## start
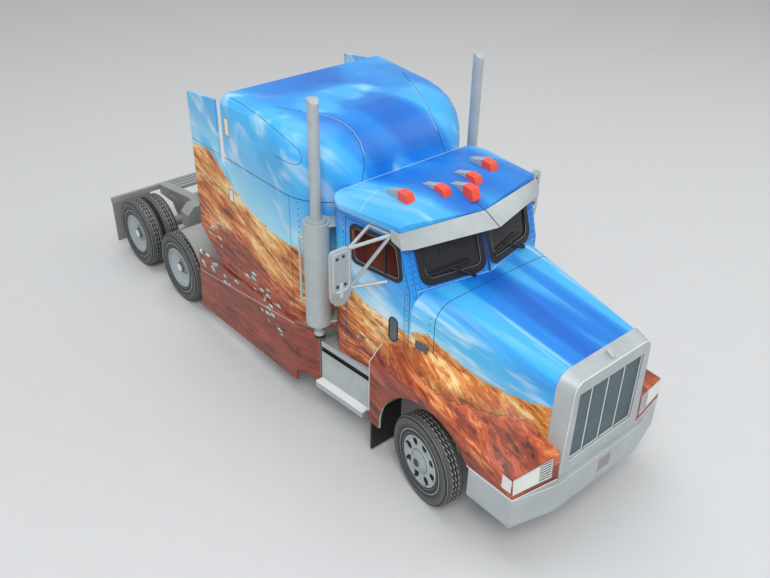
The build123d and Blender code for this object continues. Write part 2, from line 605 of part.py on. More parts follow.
fender = loft([wing_face(-FENDER_HALF, 1, 0, 0, 0, None), wing_face(-FENDER_INNER_X, 2, FENDER_NOSE, 0, 0,
                                                                    None)],
              ruled=True)
fender -= loft([wing_face(-FENDER_HALF + CARD, 1, 0, CARD, CARD, 0),
                wing_face(-FENDER_INNER_X + 4, 2, FENDER_NOSE, CARD * 1.4, CARD, 0)], ruled=True)
fender += block(-FENDER_HALF + CARD / 2, -34.0, FENDER_REAR_Y - CARD, FENDER_REAR_Y, FENDER_Z0, 52.0)
fender -= rod((-60, ARCH_Y, TYRE_R), (-FENDER_INNER_X + 2, ARCH_Y, TYRE_R), ARCH_R)
fender -= block(-60, -20, ARCH_Y - ARCH_R + 4.6, ARCH_Y + ARCH_R, -20, TYRE_R)
fender -= hood_form(COWL_Y, HOOD_FRONT_Y, -0.05, 10)
fender -= cab_form(-0.05, bottom=10)

# A wedge lamp fills each fender's front corner above the lip
def lamp_face(x, y, z):
    points = [(y + 3.6, LIP_Z), (y - 0.5, LIP_Z), (y, z), (y + 3.6, z)]
    return face_on(Plane((x, 0, 0), x_dir=(0, 1, 0), z_dir=(1, 0, 0)), points)


LAMP_IN = 28.8
lean_y = FENDER_FRONT_Y - FENDER_NOSE * (FENDER_HALF - LAMP_IN) / (FENDER_HALF - FENDER_INNER_X)
lamp = loft([lamp_face(-FENDER_HALF + 0.1, FENDER_FRONT_Y - 0.15, LIP_Z + LENS_OUTER_H),
             lamp_face(-LAMP_IN, lean_y - 0.15, LIP_Z + LENS_INNER_H)], ruled=True)
save("headlamps", pair(lamp))
save("fenders", pair(fender - lamp - surround_outer - bumper))

# Steps between fender and side fairing, with a dark slot along the top
STEP_REAR_Y = 75.5
STEP_FRONT_Y = 43.0
STEP_REAR_X = 46.0
STEP_FRONT_X = 43.5
SLOT_Z0 = CAB_Z0 - 5.7
SLOT_Z1 = CAB_Z0 - 3.1


def step_part(out, inner, z0, z1, by=0.0):
    return prism(Plane.XY, [(-STEP_REAR_X - out, STEP_REAR_Y + by), (-STEP_FRONT_X - out, STEP_FRONT_Y - by),
                            (-inner, STEP_FRONT_Y - by), (-inner, STEP_REAR_Y + by)], z0, z1)


step = step_part(0, RAIL_OUT, 20.0, CAB_Z0) + step_part(4.0, 40.0, 16.5, 20.0)
step -= step_part(1.0, RAIL_OUT, SLOT_Z0, SLOT_Z1, 0.5) - step_part(-0.9, RAIL_OUT, SLOT_Z0, SLOT_Z1, 2.0)
save("step_boxes", pair(step))

# Side fairings below the sleeper
FAIR_FRONT_Y = 91.0
FAIR_X = 50.5
FAIR_REAR_Y = 184.0
fairing_side = [(FAIR_FRONT_Y, 11.0), (FAIR_FRONT_Y, SLEEPER_Z0), (FAIR_REAR_Y - 3.3, SLEEPER_Z0),
                (FAIR_REAR_Y, 8.0)]
fairing = prism(Plane.YZ, fairing_side, -FAIR_X, -FAIR_X + CARD)
fairing += prism(Plane.XY, [(-FAIR_X, FAIR_FRONT_Y), (-46.2, 76.6), (-45.2, 77.2), (-FAIR_X + CARD,
                                                                                    FAIR_FRONT_Y)],
                 18.0, SLEEPER_Z0 - 1.0)
for y in (110.0, 165.0):
    fairing += block(-FAIR_X + 0.5, -RAIL_OUT, y, y + 2.0, 32.0, 38.0)
save("side_fairings", pair(fairing))
FLAP_Y = FENDER_REAR_Y - 2.4
flap_in = 30.0
flap = block(-FENDER_HALF, -flap_in, FLAP_Y, FLAP_Y + 1.15, 2.5, FENDER_Z0 - 0.1)
flap += block(-FENDER_HALF + CARD + 0.1, -flap_in, FLAP_Y, FLAP_Y + 1.15, FENDER_Z0 - 0.1, FENDER_Z0 + 5.0)
save("front_mud_flaps", pair(flap))

# Sleeper: one rounded form, split into body and roof at the seam
def drawn_in(z, radius, inset):
    """How far a rounded top edge has come in at a height."""
    radius -= inset
    over = max(0.0, z - (SLEEPER_TOP - inset - radius))
    return radius - math.sqrt(max(0.0, radius ** 2 - over ** 2))


def sleeper_plan(z, inset):
    """The sleeper's outline at a height: a wide brow in front, tighter shoulders at the rear."""
    front_y = CAB_REAR_Y + inset + drawn_in(z, SLEEPER_BROW_R, inset)
    front_x = SLEEPER_HALF - inset - drawn_in(z, SLEEPER_FRONT_SHOULDER, inset)
    rear_x = SLEEPER_HALF - inset - drawn_in(z, SLEEPER_REAR_SHOULDER, inset)
    rear_y = SLEEPER_REAR_Y - inset
    plan = make_face(Polyline((-rear_x, rear_y), (rear_x, rear_y), (front_x, front_y), (-front_x, front_y),
                              close=True))
    plan = fillet(plan.vertices().group_by(Axis.Y)[0], SLEEPER_CORNER_R - inset)
    return Pos(0, 0, z) * plan


def sleeper_form(inset):
    brow = SLEEPER_BROW_R - inset
    brow_z = SLEEPER_TOP - inset - brow
    heights = [SLEEPER_Z0 + inset, brow_z]
    for degrees in (14, 28, 42, 55, 67, 78, 90):
        heights.append(brow_z + brow * math.sin(math.radians(degrees)))
    return loft([sleeper_plan(z, inset) for z in heights], ruled=True)


sleeper = sleeper_form(0) - sleeper_form(CARD)
below = block(-80, 80, 0, 200, 0, SLEEPER_SEAM_Z)
above = block(-80, 80, 0, 200, SLEEPER_SEAM_Z, 200)
feet = block(-RAIL_OUT, -RAIL_OUT + RAIL_W, 80, 140, RAIL_Z1, SLEEPER_Z0)
save("sleeper_shell", (sleeper & below) + feet + mirror(feet, about=Plane.YZ))
save("sleeper_roof", sleeper & above)

# Side extenders close the gap to a trailer
EXT_REAR_Y = 176.0
ext_side = [(SLEEPER_REAR_Y, SLEEPER_Z0), (157.0, SLEEPER_Z0), (EXT_REAR_Y, 63.0), (EXT_REAR_Y, 137.0),
            (150.0, 140.0), (150.0, 110.0), (SLEEPER_REAR_Y, 108.0)]
save("side_extenders", pair(prism(Plane.YZ, ext_side, -SLEEPER_HALF, -SLEEPER_HALF + CARD)))

# Exhausts behind the cab: silencer, slash-cut pipe, elbow, grab rail and brackets
STACK_X = SLEEPER_HALF - 2.1
STACK_Y = CAB_REAR_Y + 3.7
SILENCER_R = 6.1
SILENCER_Z0 = 54.5
SILENCER_Z1 = 107.0
PIPE_R = 2.45
PIPE_TOP = 162.0
ELBOW_Z = CAB_Z0 + 5.0


def stack_rod(z0, z1, radius):
    return rod((-STACK_X, STACK_Y, z0), (-STACK_X, STACK_Y, z1), radius)


pipe = stack_rod(SILENCER_Z1 - 1, PIPE_TOP, PIPE_R)
pipe -= prism(Plane.YZ, [(STACK_Y - 10, PIPE_TOP - 8), (STACK_Y - 10, PIPE_TOP + 8), (STACK_Y + 10,
                                                                                      PIPE_TOP + 8)], -60,
              -30)
stack = stack_rod(SILENCER_Z0, SILENCER_Z1, SILENCER_R) + stack_rod(SILENCER_Z1 - 1, SILENCER_Z1 + 1.2,
                                                                    SILENCER_R - 1.6)
stack += pipe + stack_rod(ELBOW_Z + 3.0, SILENCER_Z0 + 1, 2.2) + stack_rod(ELBOW_Z - 0.8, ELBOW_Z + 3.2, 2.7)
RAIL_AT = (-STACK_X - 5.4, STACK_Y + 5.6)
REST_AT = (-STACK_X - 3.6, STACK_Y + 3.7)
GRAB_Z0 = 66.0
GRAB_Z1 = 99.0
stack += rod((*RAIL_AT, GRAB_Z0), (*RAIL_AT, GRAB_Z1), 0.6)
for z in (GRAB_Z0 + 0.5, GRAB_Z1 - 0.5):
    stack += rod((*RAIL_AT, z), (*REST_AT, z), 0.5)
save("exhaust_stacks", pair(stack))
bracket_plan = [(-STACK_X + 1, STACK_Y - 5), (-STACK_X + 9, STACK_Y - 9), (-STACK_X + 15, STACK_Y - 3),
                (-STACK_X + 12, STACK_Y + 8), (-STACK_X + 1, STACK_Y + 7)]
brackets = []
for z in (SILENCER_Z1 - 1.6, SILENCER_Z0 + 1.0):
    plate = prism(Plane.XY, bracket_plan, z, z + 1.0) - stack_rod(0, 200, SILENCER_R)
    plate = plate - cab_form(0) - sleeper_form(0)
    brackets.append(plate)
save("exhaust_brackets", *[pair(b) for b in brackets])

# Mirrors: a flat head with a round foot, on a lattice of thin bars
HEAD_Y = 43.4
HEAD_T = 2.0
HEAD_W = 10.3
HEAD_IN = 52.9
HEAD_OUT = HEAD_IN + HEAD_W
HEAD_Z0 = 89.0
HEAD_Z1 = 110.5
BAR_R = 0.65
head_face = face_on(cross_section(HEAD_Y + HEAD_T), [(-HEAD_OUT, HEAD_Z0), (-HEAD_OUT, HEAD_Z1), (-HEAD_IN,
                                                                                                  HEAD_Z1),
                                                     (-HEAD_IN, HEAD_Z0)])
head = extrude(fillet(head_face.vertices().group_by(Axis.Z)[-1], HEAD_W / 5), amount=HEAD_T)
foot_x = (HEAD_OUT + HEAD_IN) / 2
foot_face = cross_section(HEAD_Y + HEAD_T - 0.3) * Pos(-foot_x,
                                                       HEAD_Z0) * Circle((HEAD_OUT - HEAD_IN) / 2 - 0.05)
head += extrude(foot_face, amount=HEAD_T - 0.6)
save("mirror_heads", pair(head))


def on_side(y, z):
    """A point on the cab's right-hand side."""
    return (-side_x(y), y, z)


head_top = (-HEAD_IN - 0.3, HEAD_Y + 1, HEAD_Z1 - 1.2)
head_low = (-HEAD_IN - 0.3, HEAD_Y + 1, HEAD_Z0 + 1.5)
UPPER_REAR = on_side(45.5, EAVES_Z - 1.6)
UPPER_FRONT = on_side(34.0, EAVES_Z - 1.8)
LOWER_FRONT = on_side(35.5, BELT_Z + 0.6)
arm = rod(UPPER_REAR, head_top, BAR_R)
for start, end in ((UPPER_FRONT, head_top), (UPPER_FRONT, head_low), (LOWER_FRONT, head_low), (UPPER_FRONT,
                                                                                               UPPER_REAR)):
    arm += rod(start, end, BAR_R)
arm -= cab_form(0)
arm -= cab_form(-FRAME_PROUD - 0.05, top=EAVES_Z - 2.6, bottom=BELT_Z + 1.0)
arm = arm - head - roof - visor_side
save("mirror_arms", pair(arm))

# Wipers lie on the two leaves of the windscreen
def on_screen(x, z, off):
    """A point ahead of the windscreen, off being its distance from the glass."""
    return (x, SCREEN_NOSE_Y + SCREEN_SWEEP * abs(x) + SCREEN_LEAN * (z - BELT_Z) - off, z)


WIPERS = [(-9.0, -30.0, -9.5), (25.0, 4.0, 24.0)]  # pivot, blade's right end, blade's left end, all across
wipers = []
for pivot, right, left in WIPERS:
    middle = (right + left) / 2
    wiper = rod(on_screen(pivot, BELT_Z + 1.2, 1.5), on_screen(middle, BELT_Z + 7.0, 1.5), 0.5)
    wiper += rod(on_screen(right, BELT_Z + 6.2, 1.3), on_screen(left, BELT_Z + 7.8, 1.3), 0.55)
    wiper += rod(on_screen(pivot, BELT_Z + 1.2, 0.47), on_screen(pivot, BELT_Z + 1.2, 2.0), 0.9)
    wipers.append(wiper)
save("wipers", wipers)
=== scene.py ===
import bpy
import bmesh
import json
import math
from functools import partialmethod
from mathutils import Matrix, Vector
from mathutils.bvhtree import BVHTree

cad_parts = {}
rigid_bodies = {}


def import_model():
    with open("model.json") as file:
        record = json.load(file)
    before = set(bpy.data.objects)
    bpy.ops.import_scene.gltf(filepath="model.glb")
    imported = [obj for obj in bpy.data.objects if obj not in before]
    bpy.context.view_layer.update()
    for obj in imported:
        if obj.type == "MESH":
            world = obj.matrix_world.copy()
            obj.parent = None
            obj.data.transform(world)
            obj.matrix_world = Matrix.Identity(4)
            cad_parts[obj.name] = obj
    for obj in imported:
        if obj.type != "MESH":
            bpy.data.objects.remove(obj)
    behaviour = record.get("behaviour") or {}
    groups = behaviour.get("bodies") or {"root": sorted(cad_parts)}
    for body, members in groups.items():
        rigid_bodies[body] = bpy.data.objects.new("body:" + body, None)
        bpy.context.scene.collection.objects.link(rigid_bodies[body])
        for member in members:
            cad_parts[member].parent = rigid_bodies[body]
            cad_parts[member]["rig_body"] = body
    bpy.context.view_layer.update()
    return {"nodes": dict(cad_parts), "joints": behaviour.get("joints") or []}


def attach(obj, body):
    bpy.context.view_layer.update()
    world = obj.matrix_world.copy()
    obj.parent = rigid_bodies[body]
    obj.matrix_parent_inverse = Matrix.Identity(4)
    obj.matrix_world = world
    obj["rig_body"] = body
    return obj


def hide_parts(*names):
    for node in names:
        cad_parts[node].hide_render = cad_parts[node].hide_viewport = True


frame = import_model()
nodes = frame["nodes"]


def mm(x, y, z):
    # millimetres from the front axle's middle on the ground, to the model's own metres
    return Vector((x / 1000, (y - 117) / 1000, z / 1000))


def paint(colour):
    # a code for a colour as seen on a screen, to the linear value a shader wants; anything else stays as it is
    if not isinstance(colour, str):
        return colour
    channels = [int(colour[i:i + 2], 16) / 255 for i in (1, 3, 5)]
    return tuple([c / 12.92 if c < 0.04045 else ((c + 0.055) / 1.055) ** 2.4 for c in channels] + [1])


class Wire:
    # a value in a node tree: a sum or comparison on it adds a math node
    def __init__(self, socket):
        self.socket = socket
        self.tree = socket.id_data

    def combine(self, operation, *others):
        return calc(operation, self, *others)

    def __rsub__(self, number):
        return calc("SUBTRACT", number, self)

    __add__ = partialmethod(combine, "ADD")
    __sub__ = partialmethod(combine, "SUBTRACT")
    __mul__ = partialmethod(combine, "MULTIPLY")
    __truediv__ = partialmethod(combine, "DIVIDE")
    __lt__ = partialmethod(combine, "LESS_THAN")
    __gt__ = partialmethod(combine, "GREATER_THAN")
    __abs__ = partialmethod(combine, "ABSOLUTE")


# small helpers for node trees
def plug(node, values):
    # each input is told by its name, or by its number as i0, i1 and so on
    for key, value in values.items():
        socket = node.inputs[int(key[1:]) if key[1:].isdigit() else key]
        value = getattr(value, "socket", value)
        if isinstance(value, bpy.types.NodeSocket):
            node.id_data.links.new(value, socket)
        else:
            socket.default_value = value
    return node


def addNode(tree, kind, options=None, **links):
    node = tree.nodes.new(kind)
    for key, value in (options or {}).items():
        setattr(node, key, value)
    return plug(node, links)


def calc(operation, *values):
    tree = next(value.tree for value in values if isinstance(value, Wire))
    links = {f"i{k}": value for k, value in enumerate(values)}
    return Wire(addNode(tree, "ShaderNodeMath", {"operation": operation}, **links).outputs[0])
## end
> **YOUR GOAL**
Exactly the lines from the one holding "WIPERS = [(-9.0, -30.0, -9.5), (25.0, 4.0, 24.0)]" through the one holding "for member in" should be printed, ends included.

> **SOLUTION TO THIS PROBLEM**
WIPERS = [(-9.0, -30.0, -9.5), (25.0, 4.0, 24.0)]  # pivot, blade's right end, blade's left end, all across
wipers = []
for pivot, right, left in WIPERS:
    middle = (right + left) / 2
    wiper = rod(on_screen(pivot, BELT_Z + 1.2, 1.5), on_screen(middle, BELT_Z + 7.0, 1.5), 0.5)
    wiper += rod(on_screen(right, BELT_Z + 6.2, 1.3), on_screen(left, BELT_Z + 7.8, 1.3), 0.55)
    wiper += rod(on_screen(pivot, BELT_Z + 1.2, 0.47), on_screen(pivot, BELT_Z + 1.2, 2.0), 0.9)
    wipers.append(wiper)
save("wipers", wipers)
=== scene.py ===
import bpy
import bmesh
import json
import math
from functools import partialmethod
from mathutils import Matrix, Vector
from mathutils.bvhtree import BVHTree

cad_parts = {}
rigid_bodies = {}


def import_model():
    with open("model.json") as file:
        record = json.load(file)
    before = set(bpy.data.objects)
    bpy.ops.import_scene.gltf(filepath="model.glb")
    imported = [obj for obj in bpy.data.objects if obj not in before]
    bpy.context.view_layer.update()
    for obj in imported:
        if obj.type == "MESH":
            world = obj.matrix_world.copy()
            obj.parent = None
            obj.data.transform(world)
            obj.matrix_world = Matrix.Identity(4)
            cad_parts[obj.name] = obj
    for obj in imported:
        if obj.type != "MESH":
            bpy.data.objects.remove(obj)
    behaviour = record.get("behaviour") or {}
    groups = behaviour.get("bodies") or {"root": sorted(cad_parts)}
    for body, members in groups.items():
        rigid_bodies[body] = bpy.data.objects.new("body:" + body, None)
        bpy.context.scene.collection.objects.link(rigid_bodies[body])
        for member in members:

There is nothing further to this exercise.